PE = Used by Microsoft Windows and yes, Microsoft do have to be different to what everyone else is using.
2002-10-22 12:31 pm
Anonymous
for 64 bit computing ?
—
http://islande.hirlimann.net
2002-10-22 4:00 pm
Anonymous
Elf would be good for 64-bit .
It’s not only the question of how many bits.
It’s more of the question on how many sections in your code, how they are placed in the header and how they are translated by loader when file is loaded into memory.

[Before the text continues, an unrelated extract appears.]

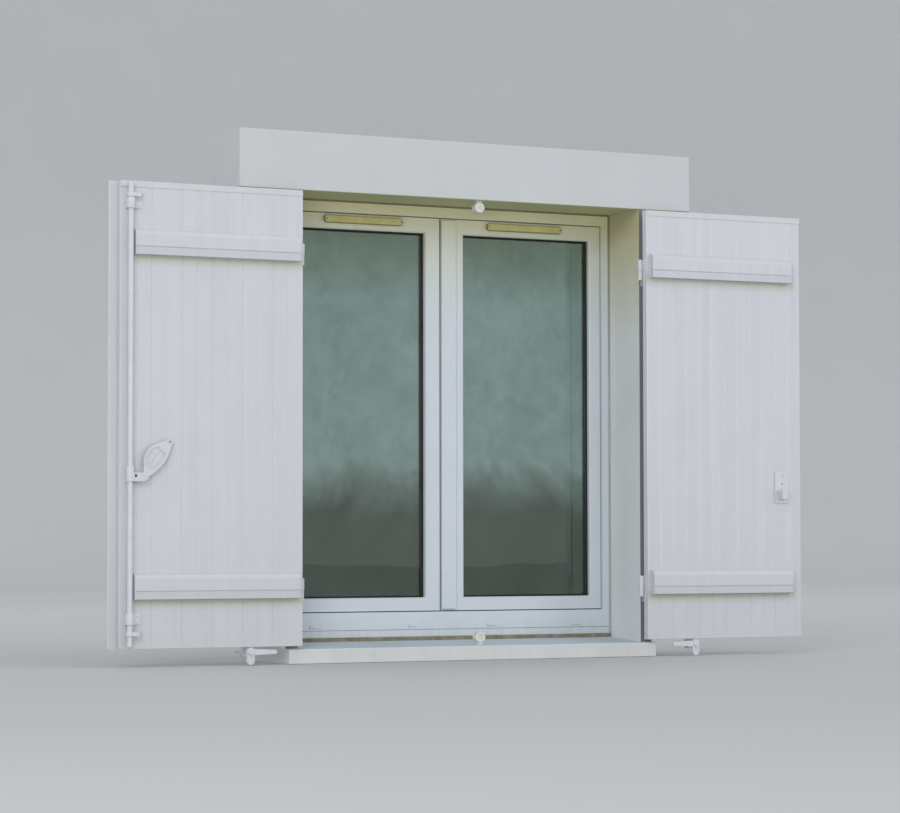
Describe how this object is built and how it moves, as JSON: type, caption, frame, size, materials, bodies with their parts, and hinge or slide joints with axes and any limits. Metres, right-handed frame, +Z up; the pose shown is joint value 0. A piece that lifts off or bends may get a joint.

Small history on microsoft formats :
In old DOS days there were COM files which were practically binary code without address translation. So they were limited to 64K of code segment size. As the code bloats , EXE files came to rescue (PE format). They have headers, sections, entry points. Almost at the same time came DLLs which are actually using the same PE format – that’s why on windows box you have “rundll” executable which allows you to run a DLL as regular EXE file.
Unix systems went through similar process of different binaries. ELF is result of the evolution, don’t try to re-invent the wheel.
If you compile a simple executable statically linked to every call, it’s not a big deal which format you’re using.
The problem is with shared libraries – you have to use ELF format if you’re compiling for ELF libraries.
ELF is standard ABI on all System V.
If you have a UNIX box around you should be able to check –
man pages and header files should be there.